After some investigation, Nora learns Godspeed is August Heart, a former intern from Mercury Labs, and that he is stealing chemicals to create an everlasting version of Velocity 9, a drug that was previously used by speedsters Zoom and Trajectory to give them more speed. Nora realizes the only person who can help her is Eobard Thawne, who is incarcerated at Iron Heights. Thawne initially refuses to help Nora, but she eventually manages to convince him; allowing her to defeat Godspeed and avenge Lia. Nora celebrates her first victory with Thawne, who tells her to find S.T.A.R. Labs' Time Vault to learn her father's true secret. At the vault, she discovers that her father Barry Allen was the Flash and Barry's final message to her before his assumed death.

In the present, Team Flash has been reading Nora's journal. After realizing Lia was murdered, Iris releases Nora from the cell she was imprisoned in by Barry after her partnership with Thawne was exposed, allowing her to tell her side of the story and give her a second chance. Barry however, takes Nora back to 2049 without consulting his team and orders her to never return to the present. He then confronts Thawne, who is awaiting execution for his crimes.

== Production ==
=== Development ===
In July 2018, it was announced that Danielle Panabaker, who plays Caitlin Snow on The Flash, would be making her directorial debut with an episode of the fifth season. That was later revealed to be "Godspeed", the season's eighteenth episode. It was written by Judalina Neira and Kelly Wheeler. To learn the basics of directing, Panabaker attended a course at the Warner Bros Television Directors' Workshop.

=== Casting ===
Main cast members Grant Gustin, Candice Patton, Danielle Panabaker, Carlos Valdes, Hartley Sawyer, Danielle Nicolet, Jessica Parker Kennedy, Tom Cavanagh, and Jesse L. Martin appear in the episode as Barry Allen / Flash, Iris West, Caitlin Snow, Cisco Ramon, Ralph Dibny, Cecile Horton, Nora West-Allen, Sherloque Wells and Joe West, respectively. Cavanagh also portrays Eobard Thawne.

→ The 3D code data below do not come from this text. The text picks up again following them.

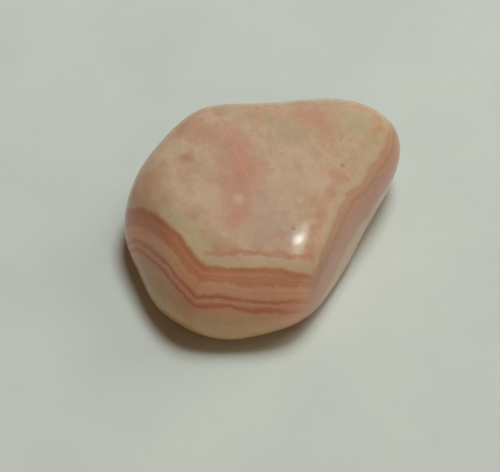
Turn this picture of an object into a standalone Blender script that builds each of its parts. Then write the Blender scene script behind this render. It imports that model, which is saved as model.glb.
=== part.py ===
"""A tumble-polished rhodochrosite pebble, lying on its flattest side.

The stone is one solid with two dozen worn facets. Each facet has the way it faces and its distance
from the stone's core, and a power mean blends it into its neighbours, as tumbling rounds the edges
of a broken piece. A few low swells soften the corners, and the belly has a small flat where the
stone rests. Metres, +Z up, origin on the rest face, below the middle of the stone's box.
"""

import math

import bmesh
import bpy
import numpy as np
from mathutils import Vector

MM = 0.001

STONE_NAME = "pebble"
COLLECTION_NAME = "rhodochrosite pebble"

# How crisply the worn facets meet: a higher power keeps more of each edge.
EDGE_POWER = 10.0

# Worn facets: compass angle from +X, elevation (both in degrees), distance from the core (mm).
FACETS = {
    "top": (-70, 87, 7.0),
    "front brow": (-80, 76, 7.2),
    "right brow": (-10, 76, 7.7),
    "back brow": (85, 82, 8.5),
    "left brow": (170, 80, 8.4),
    "front": (-88, 18, 11.3),
    "front underside": (-72, -34, 11.5),
    "heel": (238, -30, 14.5),
    "front left": (207, 24, 12.3),
    "left underside": (213, -22, 13.7),
    "left": (174, 0, 15.1),
    "back left": (143, 18, 12.9),
    "back left underside": (140, -34, 13.0),
    "back": (96, 24, 11.9),
    "back girth": (92, -4, 13.8),
    "back underside": (95, -36, 12.4),
    "shoulder": (49, 22, 16.5),
    "back right": (14, 10, 18.2),
    "back right underside": (32, -34, 16.7),
    "right": (-29, 10, 9.3),
    "right underside": (-29, -20, 9.6),
    "back keel": (92, -62, 8.7),
    "right keel": (10, -62, 10.5),
    "belly": (90, -90, 5.0),
}

# Low swells: compass angle, elevation and angular reach (degrees), height (mm).
SWELLS = {
    "back left corner": (121, 31, 16, 0.55),
    "back shoulder": (48, 26, 18, 0.55),
    "back right end": (16, 8, 14, 0.3),
    "right foot, at the back": (-12, -25, 14, 0.25),
    "right foot, behind the middle": (-28, -25, 14, 0.25),
    "right foot, before the middle": (-44, -25, 14, 0.25),
    "right foot, at the front": (-61, -25, 14, 0.4),
    "front heel": (256, -26, 14, 0.3),
    "left heel": (218, -16, 14, 0.7),
    "belly": (90, -90, 32, 0.4),
}

# Depth of the worn flat below the belly's own curve (mm).
REST_FLAT_DEPTH = 0.25

# The sphere that is worn down: level 5 has 5,120 triangles.
SPHERE_LEVEL = 5

# Pink-brown polished stone, linear colour.
STONE_COLOUR = (0.43, 0.25, 0.17, 1.0)
STONE_ROUGHNESS = 0.14


def clear_scene():
    for item in list(bpy.data.objects):
        bpy.data.objects.remove(item, do_unlink=True)


def facing(compass, elevation):
    """The unit vector for a compass angle and an elevation."""
    turn = math.radians(compass)
    rise = math.radians(elevation)
    return np.array([math.cos(rise) * math.cos(turn), math.cos(rise) * math.sin(turn), math.sin(rise)])


def facet_reach(way):
    """Distance from the core to the blended facets along a unit vector."""
    total = 0.0
    for compass, elevation, distance in FACETS.values():
        share = max(0.0, float(way @ facing(compass, elevation))) / distance
        total += share ** EDGE_POWER
    return total ** (-1.0 / EDGE_POWER)


def swell_height(way):
    """Extra height of the low swells along a unit vector."""
    height = 0.0
    for compass, elevation, reach, rise in SWELLS.values():
        cosine = float(np.clip(way @ facing(compass, elevation), -1.0, 1.0))
        away = math.degrees(math.acos(cosine))
        height += rise * math.exp(-((away / reach) ** 2))
    return height


def wear_sphere(stone):
    """Move each point of the unit sphere out to the stone's surface."""
    for point in stone.verts:
        way = np.array(point.co.normalized())
        reach = facet_reach(way) + swell_height(way)
        point.co = Vector(way * reach * MM)


def flatten_belly(stone):
    """Cut the belly off level, and close the cut with one flat face."""
    lowest = min(point.co.z for point in stone.verts)
    level = lowest + REST_FLAT_DEPTH * MM
    everything = stone.verts[:] + stone.edges[:] + stone.faces[:]
    cut = bmesh.ops.bisect_plane(
        stone,
        geom=everything,
        dist=1e-7,
        plane_co=(0.0, 0.0, level),
        plane_no=(0.0, 0.0, -1.0),
        clear_outer=True,
    )
    rim = [part for part in cut["geom_cut"] if isinstance(part, bmesh.types.BMEdge)]
    bmesh.ops.contextual_create(stone, geom=rim)


def stand_on_origin(stone):
    """Put the origin on the rest face, below the middle of the stone's box."""
    spots = np.array([point.co for point in stone.verts])
    middle = (spots.min(axis=0) + spots.max(axis=0)) / 2.0
    shift = Vector((-middle[0], -middle[1], -spots[:, 2].min()))
    bmesh.ops.translate(stone, vec=shift, verts=stone.verts)


def stone_material():
    material = bpy.data.materials.new("polished rhodochrosite")
    material.use_nodes = True
    shader = material.node_tree.nodes["Principled BSDF"]
    shader.inputs["Base Color"].default_value = STONE_COLOUR
    shader.inputs["Roughness"].default_value = STONE_ROUGHNESS
    shader.inputs["Metallic"].default_value = 0.0
    return material


def make_pebble(collection):
    stone = bmesh.new()
    bmesh.ops.create_icosphere(stone, subdivisions=SPHERE_LEVEL, radius=1.0)
    wear_sphere(stone)
    flatten_belly(stone)
    stand_on_origin(stone)
    bmesh.ops.recalc_face_normals(stone, faces=stone.faces)
    mesh = bpy.data.meshes.new(STONE_NAME)
    stone.to_mesh(mesh)
    stone.free()
    mesh.shade_smooth()
    mesh.set_sharp_from_angle(angle=math.radians(30))
    mesh.materials.append(stone_material())
    pebble = bpy.data.objects.new(STONE_NAME, mesh)
    collection.objects.link(pebble)
    return pebble


def main():
    clear_scene()
    collection = bpy.data.collections.new(COLLECTION_NAME)
    bpy.context.scene.collection.children.link(collection)
    make_pebble(collection)


main()
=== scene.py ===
import bpy
import math
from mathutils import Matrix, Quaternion, Vector


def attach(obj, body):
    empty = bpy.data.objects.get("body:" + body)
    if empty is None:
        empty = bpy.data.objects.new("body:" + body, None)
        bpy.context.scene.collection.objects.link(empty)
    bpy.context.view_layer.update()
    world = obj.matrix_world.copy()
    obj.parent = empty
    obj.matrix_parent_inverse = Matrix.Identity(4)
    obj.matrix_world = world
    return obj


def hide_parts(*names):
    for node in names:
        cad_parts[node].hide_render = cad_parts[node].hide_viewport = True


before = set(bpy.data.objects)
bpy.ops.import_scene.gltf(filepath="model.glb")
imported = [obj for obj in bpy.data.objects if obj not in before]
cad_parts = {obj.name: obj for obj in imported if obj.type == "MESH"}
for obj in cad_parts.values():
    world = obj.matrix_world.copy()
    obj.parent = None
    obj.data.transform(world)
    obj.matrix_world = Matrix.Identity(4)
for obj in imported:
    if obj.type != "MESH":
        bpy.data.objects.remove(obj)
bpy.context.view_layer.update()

mm = 0.001

# the stone's heart: its layers, its patches, the lamps and the camera are measured from here
stoneHeart = Vector((-0.09, -0.26, 5.15)) * mm


def deselectAll():
    bpy.ops.object.select_all(action="DESELECT")


def pickOnly(thing):
    deselectAll()
    thing.select_set(True)
    bpy.context.view_layer.objects.active = thing


def applyModifier(thing, kind, **settings):
    step = thing.modifiers.new(kind.lower(), kind)
    for name, value in settings.items():
        setattr(step, name, value)
    pickOnly(thing)
    bpy.ops.object.modifier_apply(modifier=step.name)


stoneShape = {
    "mergeGap": 0.001,     # mm, within which two points of the solid are one
    "patternLevels": 2,    # rounding of the solid before the ball is drawn onto it
    "ballRadius": 25.0,    # mm, which leaves the ball clear of the solid all round
    "ballSteps": 7,        # fineness of the ball
    "softPasses": 10,      # smoothing that the tumbler's polish gives
    "softShare": 0.5,      # how far a pass takes each point to its neighbours' middle
    "waveSpacing": 5.0,    # mm between the shallow waves in the polish
    "waveDepth": 0.03,     # mm
}


def makePattern():
    pattern = bpy.data.objects.new("stonePattern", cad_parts["pebble"].data.copy())
    bpy.context.scene.collection.objects.link(pattern)
    pickOnly(pattern)
    bpy.ops.object.mode_set(mode="EDIT")
    bpy.ops.mesh.select_all(action="SELECT")
    bpy.ops.mesh.remove_doubles(threshold=stoneShape["mergeGap"] * mm)
    bpy.ops.object.mode_set(mode="OBJECT")
    levels = stoneShape["patternLevels"]
    applyModifier(pattern, "SUBSURF", levels=levels, render_levels=levels)
    return pattern


def makeStone():
    pattern = makePattern()
    deselectAll()
    bpy.ops.mesh.primitive_ico_sphere_add(subdivisions=stoneShape["ballSteps"],
                                          radius=stoneShape["ballRadius"] * mm, location=stoneHeart)
    stone = bpy.context.object
    stone.name = "polishedStone"
    stone.data.name = "polishedStone"
    applyModifier(stone, "SHRINKWRAP", target=pattern, wrap_method="PROJECT",
                  use_negative_direction=True, use_positive_direction=False)
    bpy.data.objects.remove(pattern)
    applyModifier(stone, "SMOOTH", iterations=stoneShape["softPasses"], factor=stoneShape["softShare"])
    pickOnly(stone)
    bpy.ops.object.transform_apply(location=True, rotation=True, scale=True)
    waves = bpy.data.textures.new("shallowWaves", "CLOUDS")
    waves.noise_scale = stoneShape["waveSpacing"] * mm
    applyModifier(stone, "DISPLACE", texture=waves, strength=stoneShape["waveDepth"] * mm,
                  mid_level=1.0, texture_coords="LOCAL")    # at this level the waves only go inwards
    pickOnly(stone)
    bpy.ops.object.shade_smooth()
    print("stone:", len(stone.data.polygons), "faces")
    return stone


# short ways to write shader nodes: a value is a number, a triple or another node's output
def addNode(tree, kind, **settings):
    node = tree.nodes.new("ShaderNode" + kind)
    for name, value in settings.items():
        setattr(node, name, value)
    return node


def feed(tree, socket, value):
    if isinstance(value, bpy.types.NodeSocket):
        tree.links.new(value, socket)
    else:
        socket.default_value = value


def calc(tree, operation, first, second=0.0, third=0.0):
    node = addNode(tree, "Math", operation=operation)
    for socket, value in zip(node.inputs, (first, second, third)):
        feed(tree, socket, value)
    return node.outputs[0]


def highest(tree, *values):
    top = values[0]
    for value in values[1:]:
        top = calc(tree, "MAXIMUM", top, value)
    return top


def shift(tree, operation, first, second=(0, 0, 0)):
    node = addNode(tree, "VectorMath", operation=operation)
    feed(tree, node.inputs[0], first)
    feed(tree, node.inputs["Scale" if operation == "SCALE" else 1], second)
    return node.outputs["Value" if operation in ("DOT_PRODUCT", "DISTANCE") else "Vector"]


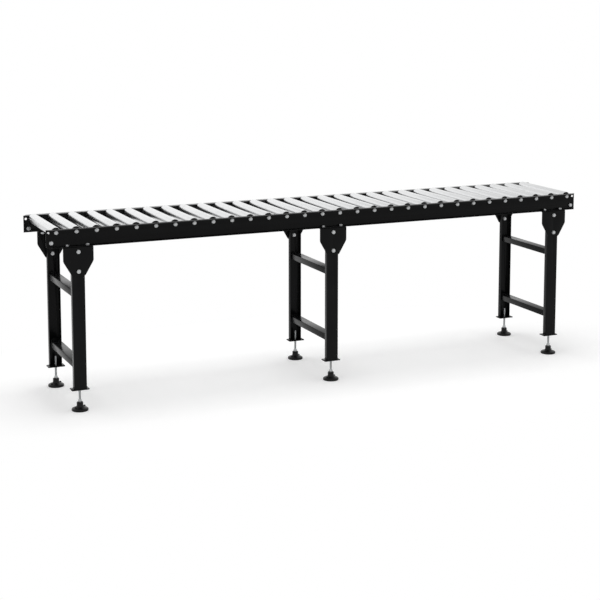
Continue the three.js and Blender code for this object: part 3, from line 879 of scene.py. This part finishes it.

The guest cast includes Kathryn Gallagher as Nora's colleague Lia, and BD Wong as the voice of the titular villain Godspeed. Kindall Charters portrays August Heart, the character's civilian form.

=== Filming ===
Filming for the episode began on February 12, 2019, and ended by February 26.

== Release ==
"Godspeed" first aired in the United States on The CW on April 16, 2019.

== Reception ==
=== Ratings ===
In the United States, the episode received a 0.5/2 percent share among adults between the ages of 18 and 49, meaning that it was seen by 0.5 percent of all households, and 2 percent of all of those watching television at the time of the broadcast. It was watched by a total of 1.31 million viewers.

The episode attracted a total of 517,600 viewers within seven-days of its British premiere, making it the 5th most watched programme on Sky One for the week.

=== Critical response ===
The review aggregator website Rotten Tomatoes reported a 91% approval rating for the episode, based on 11 reviews, with an average rating of 8.1/10. The website's critical consensus reads, "The West-Allen family faces a shocking development in "Godspeed," an episode that reaches new emotional heights under the thoughtful direction of cast member Danielle Panabaker."

Jesse Schedeen of IGN gave the episode 7.6 out of 10. He reacted negatively to the onscreen treatment of Godspeed, saying that the episode underused its title character and turned him into a "throwaway, one-off villain", whereas he is much more three-dimensional in the comics. Despite this criticism, Schedeen enjoyed the main storyline involving Nora, as well as her interactions with Thawne, and felt the episode captured the essence of the show's first season, being "fun and simpl[e]". Mike Cecchini of Den of Geek too did not like the treatment of Godspeed as a "one-off" villain but said, "This was an excellent hour of The Flash, and one that I really hope is enough to shake the show completely out of the rather safe rut it has been in for much of the season." He was particularly appreciative of the performances of Gustin as Barry, and Cavanagh as both Thawne and Sherloque.